» **Your goal**
Return the listing below in full, with every line exactly as it is.

(begin)

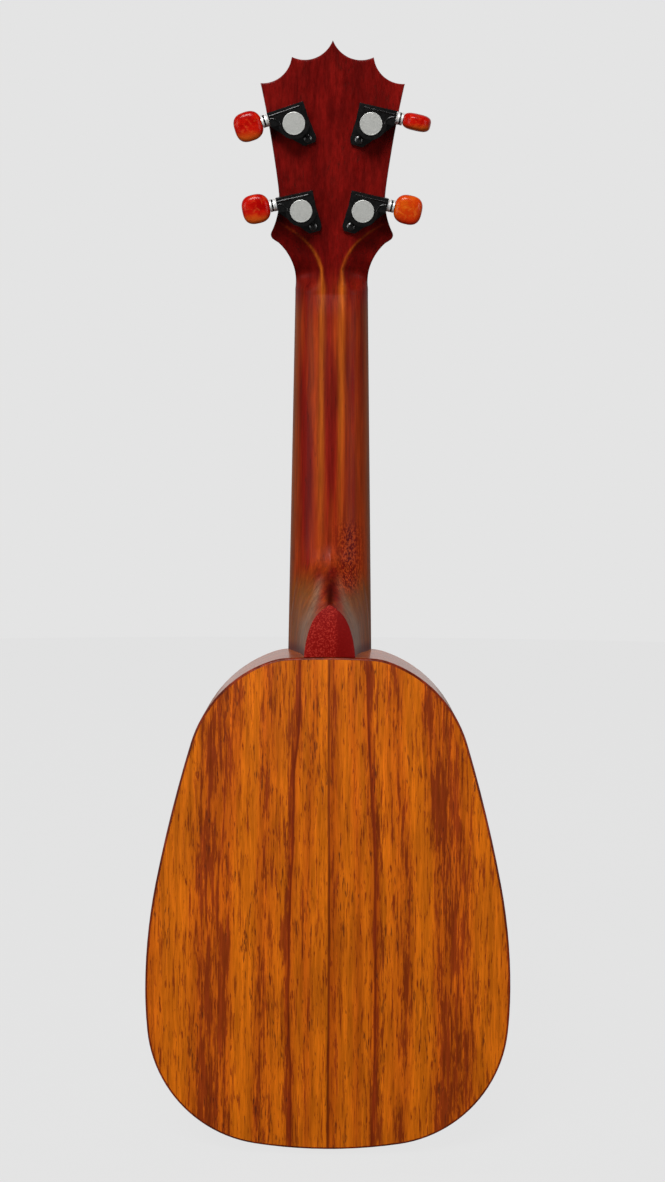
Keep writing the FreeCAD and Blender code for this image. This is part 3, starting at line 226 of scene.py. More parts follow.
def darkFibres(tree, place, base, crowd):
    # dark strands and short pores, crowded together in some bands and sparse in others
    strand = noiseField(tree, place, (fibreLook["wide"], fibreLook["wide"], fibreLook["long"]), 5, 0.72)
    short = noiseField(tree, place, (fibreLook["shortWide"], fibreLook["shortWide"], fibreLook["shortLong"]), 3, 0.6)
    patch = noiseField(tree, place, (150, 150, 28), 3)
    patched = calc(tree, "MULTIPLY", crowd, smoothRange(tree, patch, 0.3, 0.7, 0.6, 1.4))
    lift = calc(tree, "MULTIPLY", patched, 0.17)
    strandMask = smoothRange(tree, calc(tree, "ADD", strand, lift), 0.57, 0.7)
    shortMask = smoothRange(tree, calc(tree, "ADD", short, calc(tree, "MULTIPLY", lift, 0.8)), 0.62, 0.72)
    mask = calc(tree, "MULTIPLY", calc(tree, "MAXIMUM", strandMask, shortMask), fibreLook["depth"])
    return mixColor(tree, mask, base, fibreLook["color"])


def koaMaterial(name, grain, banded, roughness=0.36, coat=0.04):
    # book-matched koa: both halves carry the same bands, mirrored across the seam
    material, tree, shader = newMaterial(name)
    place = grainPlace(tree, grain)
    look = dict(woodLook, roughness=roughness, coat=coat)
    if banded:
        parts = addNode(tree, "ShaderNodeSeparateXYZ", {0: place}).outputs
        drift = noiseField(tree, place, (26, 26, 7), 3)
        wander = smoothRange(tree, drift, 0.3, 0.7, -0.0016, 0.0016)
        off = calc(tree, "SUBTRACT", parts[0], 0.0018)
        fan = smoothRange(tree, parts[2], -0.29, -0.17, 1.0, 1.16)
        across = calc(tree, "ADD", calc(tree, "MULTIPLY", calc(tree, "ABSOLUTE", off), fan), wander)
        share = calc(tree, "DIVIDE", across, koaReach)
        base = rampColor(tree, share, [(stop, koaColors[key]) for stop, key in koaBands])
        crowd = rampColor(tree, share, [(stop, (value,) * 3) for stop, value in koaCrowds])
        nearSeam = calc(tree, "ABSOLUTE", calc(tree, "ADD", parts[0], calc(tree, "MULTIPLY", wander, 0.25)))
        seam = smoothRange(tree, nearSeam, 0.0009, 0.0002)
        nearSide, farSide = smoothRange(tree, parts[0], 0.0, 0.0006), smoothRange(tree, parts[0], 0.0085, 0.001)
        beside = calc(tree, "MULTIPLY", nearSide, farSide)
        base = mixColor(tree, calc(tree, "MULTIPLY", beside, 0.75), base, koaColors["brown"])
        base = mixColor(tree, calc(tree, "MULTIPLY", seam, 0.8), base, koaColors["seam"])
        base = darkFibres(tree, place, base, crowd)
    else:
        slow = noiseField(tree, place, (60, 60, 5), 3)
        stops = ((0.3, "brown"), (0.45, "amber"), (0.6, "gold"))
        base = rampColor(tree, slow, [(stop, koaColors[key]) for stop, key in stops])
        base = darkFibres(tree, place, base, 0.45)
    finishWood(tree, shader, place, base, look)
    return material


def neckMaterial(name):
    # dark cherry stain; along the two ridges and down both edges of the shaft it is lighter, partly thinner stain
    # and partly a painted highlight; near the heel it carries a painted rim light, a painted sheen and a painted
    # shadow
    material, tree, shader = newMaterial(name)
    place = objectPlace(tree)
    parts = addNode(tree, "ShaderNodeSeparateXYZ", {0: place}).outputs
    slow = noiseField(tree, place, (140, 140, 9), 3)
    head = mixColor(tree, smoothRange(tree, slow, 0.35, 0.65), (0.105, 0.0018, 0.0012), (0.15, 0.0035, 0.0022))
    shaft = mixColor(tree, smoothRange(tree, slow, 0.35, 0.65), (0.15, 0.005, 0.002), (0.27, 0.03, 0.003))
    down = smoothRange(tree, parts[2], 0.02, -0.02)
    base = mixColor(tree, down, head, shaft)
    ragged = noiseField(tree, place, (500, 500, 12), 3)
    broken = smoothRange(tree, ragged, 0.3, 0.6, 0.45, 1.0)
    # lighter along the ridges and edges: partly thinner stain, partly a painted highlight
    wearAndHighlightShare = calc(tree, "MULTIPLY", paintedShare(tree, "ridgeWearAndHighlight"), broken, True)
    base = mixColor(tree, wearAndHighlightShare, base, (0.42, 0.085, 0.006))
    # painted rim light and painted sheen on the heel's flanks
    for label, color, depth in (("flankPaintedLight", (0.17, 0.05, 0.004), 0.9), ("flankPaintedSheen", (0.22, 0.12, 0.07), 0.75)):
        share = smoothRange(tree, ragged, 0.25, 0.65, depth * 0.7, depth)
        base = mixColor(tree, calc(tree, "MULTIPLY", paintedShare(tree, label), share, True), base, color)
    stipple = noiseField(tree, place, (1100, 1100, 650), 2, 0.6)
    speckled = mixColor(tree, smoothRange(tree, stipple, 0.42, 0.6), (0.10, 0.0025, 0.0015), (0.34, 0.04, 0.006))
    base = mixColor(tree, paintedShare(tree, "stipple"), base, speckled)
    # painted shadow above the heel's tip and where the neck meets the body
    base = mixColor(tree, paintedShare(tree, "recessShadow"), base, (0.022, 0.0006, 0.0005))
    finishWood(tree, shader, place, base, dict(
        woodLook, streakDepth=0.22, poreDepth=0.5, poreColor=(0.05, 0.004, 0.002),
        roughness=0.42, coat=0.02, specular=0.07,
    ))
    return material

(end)

» **Final result**
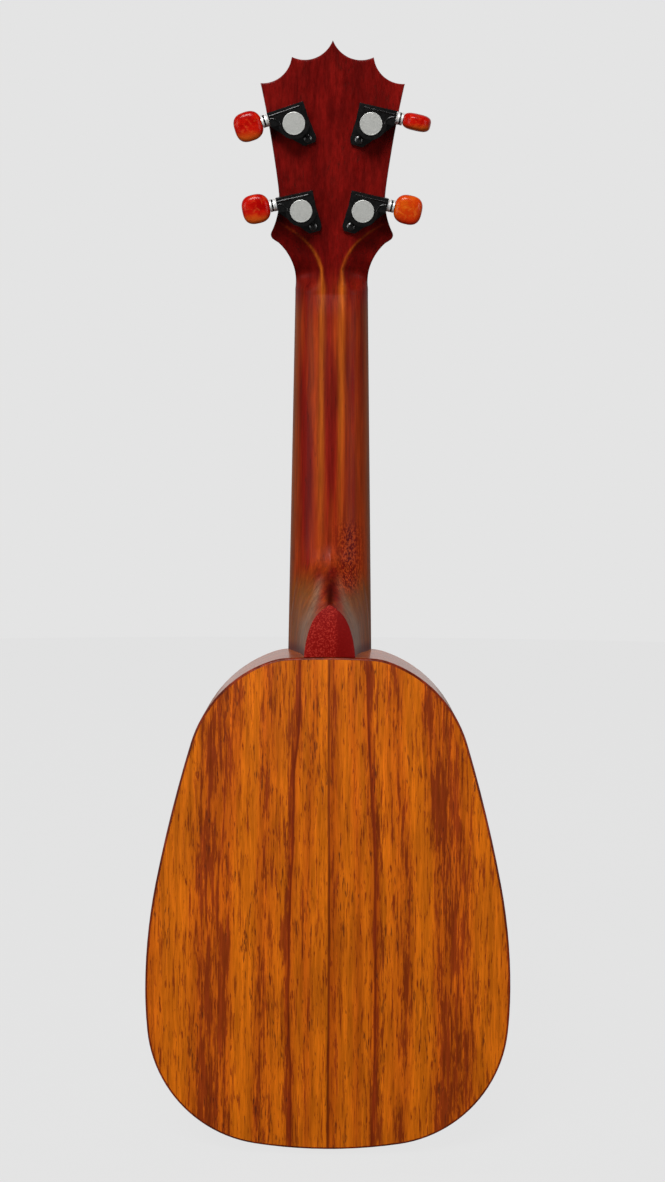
Keep writing the FreeCAD and Blender code for this image. This is part 3, starting at line 226 of scene.py. More parts follow.
def darkFibres(tree, place, base, crowd):
    # dark strands and short pores, crowded together in some bands and sparse in others
    strand = noiseField(tree, place, (fibreLook["wide"], fibreLook["wide"], fibreLook["long"]), 5, 0.72)
    short = noiseField(tree, place, (fibreLook["shortWide"], fibreLook["shortWide"], fibreLook["shortLong"]), 3, 0.6)
    patch = noiseField(tree, place, (150, 150, 28), 3)
    patched = calc(tree, "MULTIPLY", crowd, smoothRange(tree, patch, 0.3, 0.7, 0.6, 1.4))
    lift = calc(tree, "MULTIPLY", patched, 0.17)
    strandMask = smoothRange(tree, calc(tree, "ADD", strand, lift), 0.57, 0.7)
    shortMask = smoothRange(tree, calc(tree, "ADD", short, calc(tree, "MULTIPLY", lift, 0.8)), 0.62, 0.72)
    mask = calc(tree, "MULTIPLY", calc(tree, "MAXIMUM", strandMask, shortMask), fibreLook["depth"])
    return mixColor(tree, mask, base, fibreLook["color"])


def koaMaterial(name, grain, banded, roughness=0.36, coat=0.04):
    # book-matched koa: both halves carry the same bands, mirrored across the seam
    material, tree, shader = newMaterial(name)
    place = grainPlace(tree, grain)
    look = dict(woodLook, roughness=roughness, coat=coat)
    if banded:
        parts = addNode(tree, "ShaderNodeSeparateXYZ", {0: place}).outputs
        drift = noiseField(tree, place, (26, 26, 7), 3)
        wander = smoothRange(tree, drift, 0.3, 0.7, -0.0016, 0.0016)
        off = calc(tree, "SUBTRACT", parts[0], 0.0018)
        fan = smoothRange(tree, parts[2], -0.29, -0.17, 1.0, 1.16)
        across = calc(tree, "ADD", calc(tree, "MULTIPLY", calc(tree, "ABSOLUTE", off), fan), wander)
        share = calc(tree, "DIVIDE", across, koaReach)
        base = rampColor(tree, share, [(stop, koaColors[key]) for stop, key in koaBands])
        crowd = rampColor(tree, share, [(stop, (value,) * 3) for stop, value in koaCrowds])
        nearSeam = calc(tree, "ABSOLUTE", calc(tree, "ADD", parts[0], calc(tree, "MULTIPLY", wander, 0.25)))
        seam = smoothRange(tree, nearSeam, 0.0009, 0.0002)
        nearSide, farSide = smoothRange(tree, parts[0], 0.0, 0.0006), smoothRange(tree, parts[0], 0.0085, 0.001)
        beside = calc(tree, "MULTIPLY", nearSide, farSide)
        base = mixColor(tree, calc(tree, "MULTIPLY", beside, 0.75), base, koaColors["brown"])
        base = mixColor(tree, calc(tree, "MULTIPLY", seam, 0.8), base, koaColors["seam"])
        base = darkFibres(tree, place, base, crowd)
    else:
        slow = noiseField(tree, place, (60, 60, 5), 3)
        stops = ((0.3, "brown"), (0.45, "amber"), (0.6, "gold"))
        base = rampColor(tree, slow, [(stop, koaColors[key]) for stop, key in stops])
        base = darkFibres(tree, place, base, 0.45)
    finishWood(tree, shader, place, base, look)
    return material


def neckMaterial(name):
    # dark cherry stain; along the two ridges and down both edges of the shaft it is lighter, partly thinner stain
    # and partly a painted highlight; near the heel it carries a painted rim light, a painted sheen and a painted
    # shadow
    material, tree, shader = newMaterial(name)
    place = objectPlace(tree)
    parts = addNode(tree, "ShaderNodeSeparateXYZ", {0: place}).outputs
    slow = noiseField(tree, place, (140, 140, 9), 3)
    head = mixColor(tree, smoothRange(tree, slow, 0.35, 0.65), (0.105, 0.0018, 0.0012), (0.15, 0.0035, 0.0022))
    shaft = mixColor(tree, smoothRange(tree, slow, 0.35, 0.65), (0.15, 0.005, 0.002), (0.27, 0.03, 0.003))
    down = smoothRange(tree, parts[2], 0.02, -0.02)
    base = mixColor(tree, down, head, shaft)
    ragged = noiseField(tree, place, (500, 500, 12), 3)
    broken = smoothRange(tree, ragged, 0.3, 0.6, 0.45, 1.0)
    # lighter along the ridges and edges: partly thinner stain, partly a painted highlight
    wearAndHighlightShare = calc(tree, "MULTIPLY", paintedShare(tree, "ridgeWearAndHighlight"), broken, True)
    base = mixColor(tree, wearAndHighlightShare, base, (0.42, 0.085, 0.006))
    # painted rim light and painted sheen on the heel's flanks
    for label, color, depth in (("flankPaintedLight", (0.17, 0.05, 0.004), 0.9), ("flankPaintedSheen", (0.22, 0.12, 0.07), 0.75)):
        share = smoothRange(tree, ragged, 0.25, 0.65, depth * 0.7, depth)
        base = mixColor(tree, calc(tree, "MULTIPLY", paintedShare(tree, label), share, True), base, color)
    stipple = noiseField(tree, place, (1100, 1100, 650), 2, 0.6)
    speckled = mixColor(tree, smoothRange(tree, stipple, 0.42, 0.6), (0.10, 0.0025, 0.0015), (0.34, 0.04, 0.006))
    base = mixColor(tree, paintedShare(tree, "stipple"), base, speckled)
    # painted shadow above the heel's tip and where the neck meets the body
    base = mixColor(tree, paintedShare(tree, "recessShadow"), base, (0.022, 0.0006, 0.0005))
    finishWood(tree, shader, place, base, dict(
        woodLook, streakDepth=0.22, poreDepth=0.5, poreColor=(0.05, 0.004, 0.002),
        roughness=0.42, coat=0.02, specular=0.07,
    ))
    return material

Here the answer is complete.